Clark juxtaposes two events, one at the end of Part 3 and one at the beginning of Part 4, to indicate the balance of commitment in the posse and to prepare us for Davies's painful confession in Part 5. First, Tetley divides the posse into smaller groups. As he does this, he assigns the unarmed men (Sparks and Davies) to go with Bartlett's and Ma Grier's groups. Winder suggests that Davies had better be given a gun. Davies refuses. This refusal of a gun will haunt him when the action has been played out.
The second incident is a brief exchange between Gil and Art as the groups are dividing to circle the rustlers' camp. Gil tells Art to take care of himself, that "this still don't have to be our picnic." Art disagrees: "It looks like it was." Afterward, we begin to foresee the inevitable outcome. Davies, the vocal spokesman for ethical action, is unarmed. Croft has a gun, but he has not yet perceived the relationship between knowledge and responsibility. For some reason, people seek out Croft as a listener. Davies, Gerald Tetley, and, finally, Sparks have all been influences on Croft's conscience. Croft, as a writer and reader of books, should be able to understand the things he is told, though we perceive some disparity between his confidence in his insights and the actual validity of them. For example, his assertion that Tetley and Davies are antithetical in their interpretations of a single fact — what everybody thinks — shows a certain insufficiency of insight. Still, however, be has been told why formal justice is necessary, and he has been told (by Gerald Tetley) what forces work against just behavior among men. He has also had what might be called a warning, when he was shot in the shoulder. And he has a gun.
Beyond these facts, Croft himself provides proof of what Gerald Tetley has said about the "pack." In his conversation with Art, Gerald described the power-hunger madness of the pack as being the threat which appears in our dreams and then turns them into nightmares. While the men wait for sunrise, so that the lynching may be done. Croft goes to sleep.

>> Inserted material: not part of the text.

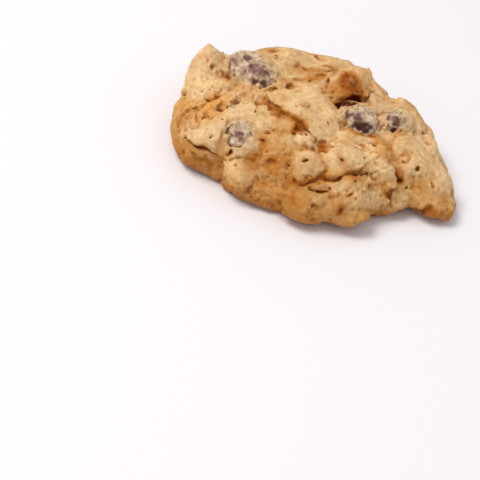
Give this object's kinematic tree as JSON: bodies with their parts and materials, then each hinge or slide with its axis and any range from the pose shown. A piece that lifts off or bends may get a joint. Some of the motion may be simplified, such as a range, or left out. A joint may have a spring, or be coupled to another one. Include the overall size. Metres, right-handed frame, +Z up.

"I woke suddenly, with my shoulder aching badly my head light again, and my mouth dry. I was scared about something and tried to get out of my blanket quickly and stand up but a weight was holding me under." Gil is holding Art because as he says, "You were jabbering . . . I thought maybe you was out of head. . . . You was scared to death when I took hold of you."
Croft should now be able to realize that Davies's speech and its implications, in Canby's saloon is the antidote to' the pack's hunger for power, described already by Gerald. Davies is not the opposite of the pack; he is the remedy.
Davies continues to be as forceful as he can as a vocal spokesman for justice. While Smith drunkenly tries to seduce a stolid Ma Grier, Davies tries to induce various posse members to read a letter which Martin has written to his wife. Davies contends that no guilty man could write such a beautiful letter. When Martin discovers that Davies is passing the letter around he is angry and creates a disturbance which permits the Mexican' to escape for a few moments. The Mexican is pursued, shot in the leg, and brought back to the campfire. We now learn that he is Francisco Morez, a notorious outlaw wanted by lawmen throughout the West. Further, we learn that be is a cultured man and that he speaks eleven languages. This is a curious detail, and we wonder why Clark has included it. The only other man with book learning and insight (and the other man to be wounded) is Art Croft. Perhaps Clark is emphasizing the extent of Croft's guilt (if he doesn't act) by showing us this analogous Mexican, who is a manifestly guilty fellow.
And he has Kinkaid's gun. Kinkaid's gun is an intrusive detail, a kind of deus ex machina of guilt, and readers frequently assert, with some justice, that it is altogether too unlikely to believe. However, the posse has convicted the three men and has decided to hang them even before Kinkaid's gun is found. If Kinkaid, as a character, serves the symbolic function discussed in the commentary in Part 2, then it is less difficult to accept Clark's insertion of it at this point. The gentle quality which Kinkaid represents is antithetical to the violent powers, the hungry pack members who possess the guns and the rope for lynching. Croft, of course, is always the exception. His gun remains unused and neutral. He never succumbs to the pack; neither does he resist it. He has told us that he is slow to understand or endorse a new idea; indeed, he may be too slow.
At the end of Part 4, the men feel abused, as do the readers. They have come to sympathize with Martin because of his courageous protest about the letter, with Morez because of his courage when he removed the bullet, and with Hardwicke because he is a helpless, foolish old man. They do not believe that the men are innocent; they only feel it, and only a little. But now they hate Major Tetley (except for Mapes and Smith), not because he led the lynching, but because he led it for his own reason: he wanted to force Gerald Tetley to abandon his effeminate, wishy-washy ways. Gerald fails to "cut" his horse, so Martin dies an excruciating death. When Tetley strikes Gerald with his gun butt, nearly killing him, the men realize that Tetley has misled them.
At the beginning of Part 4, Art Croft is "excited and peculiarly happy" to be on the manhunt. Now he is "glad," but glad because the snowfall is so heavy that it blots out the sight of the three hanging bodies as the posse rides away. Just as the earlier snowfall marked the beginning of the posse's final test in search of justice and an end to rustling in Bridger's Wells, so this final snowfall marks the end. The quest has failed; the prize is lost The rustlers may be caught sometime, but not yet and not by this group.